Many technologies, like wind and solar, are economic without subsidies. Others require significant amounts of public and private capital to rival cheaper, carbon-heavy technologies. All areas need to be scaled up aggressively to meet decarbonisation targets set by the Paris Agreement. So even if valuations look expensive today among wind and solar companies, we believe long-term growth expectations for many will prove more than justified. Companies with no competitive advantage, like some electric vehicle firms, however, appear overpriced.
Chart 1: Multiple areas will need to be decarbonised to get to net zero
Carbon prices will rise
Carbon cap-and-trade systems have proved controversial in the past because of carbon ‘leakage’. This occurs when a carbon price is applied and increases the cost of domestic goods, incentivising a switch to cheaper imports from countries with no carbon price. Despite this risk, deeper, broader carbon markets are on the horizon and as more countries adopt them, the more effective they will become. This could further boost companies in green sectors as ‘brown’ alternatives become more expensive. The World Bank estimates that carbon prices have to be 2-4 times higher than their current level and 2.5-5 times higher by 2030 to achieve the emissions reduction goals of the Paris Agreement.
As part of its pledge to achieve carbon neutrality, China is set to roll out a national cap-and-trade CO2 scheme that’s been running as a pilot since 2014. Its impact has been limited so far due to a low carbon price ($3-4/ton in 2019) but this should change as prices rise. Moreover, a nationwide scheme in China could include sectors that account for an estimated 20 per cent of global emissions by 2030, creating the potential for large-scale decarbonisation. The US may follow with its own scheme under President Biden. The EU cap-and-trade programme currently covers emissions from power stations and other industrial plants, but could be extended to other sectors. To deal with carbon leakage, a carbon border adjustment mechanism that would force importers to pay for their emissions has been proposed as part of the European Green Deal.
De-carbonisation at scale creates significant opportunities
Existing low-carbon technologies could benefit most from the investment needed to achieve the first 50 per cent of decarbonisation - $1 trillion a year according to Goldman Sachs. These include renewables, industrial and agricultural automation, efficient buildings, the cloud (which has a 50 to 80 per cent lower carbon footprint than onsite data centres), alternatives to meat and milk, lightweight materials and second-hand goods platforms. Once current technologies have been fully adopted, a further investment of around $3.8 trillion a year in new solutions is needed to close the gap. Some, like green hydrogen and carbon capture, are still in the early stages of development today; others have yet to be invented. Many will need renewable power.
Chart 2: Investments in renewable energy could be significant over the coming decades
The average annual investment for solar and wind alone will top $400bn a year (on a 1.5˚-2˚ pathway) for decades.

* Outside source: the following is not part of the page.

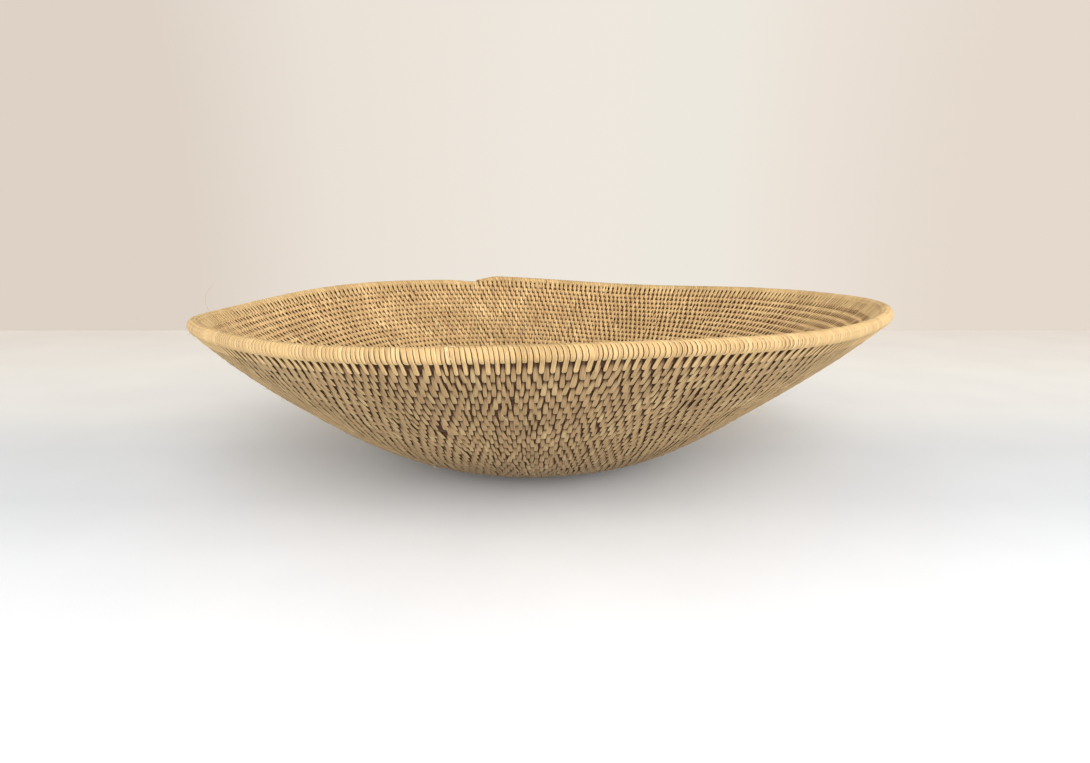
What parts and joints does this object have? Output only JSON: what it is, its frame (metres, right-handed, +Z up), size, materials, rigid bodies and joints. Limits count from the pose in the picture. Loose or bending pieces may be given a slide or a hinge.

And if solar and wind, backed up by battery and green hydrogen storage, replace all present-day thermal generation, meet rising demand from a growing population and emerging middle class, and power the global electric car fleet, demand for these will rise to roughly 17 times current levels.
That is before accounting for electrifying heating in people’s homes or manufacturing green hydrogen to replace natural gas, and reducing emissions in hard-to-mitigate sectors such as steel, cement, and ammonia. Once these are included, the prospective demand for solar and wind rises to more than 25 times current levels.
Hydrogen has had several false starts. But as the cost of renewables continues to decline and green hydrogen starts to be produced at scale, it could reduce those carbon emissions previously thought impossible to mitigate within the decade. Of the 70 million tonnes of hydrogen produced today, only 1 per cent of it is green, i.e. produced using renewable power. Most is produced using natural gas. But if projections prove correct that green hydrogen could meet a quarter of global energy demand by 2050, production of green hydrogen could increase to around 700 million tonnes.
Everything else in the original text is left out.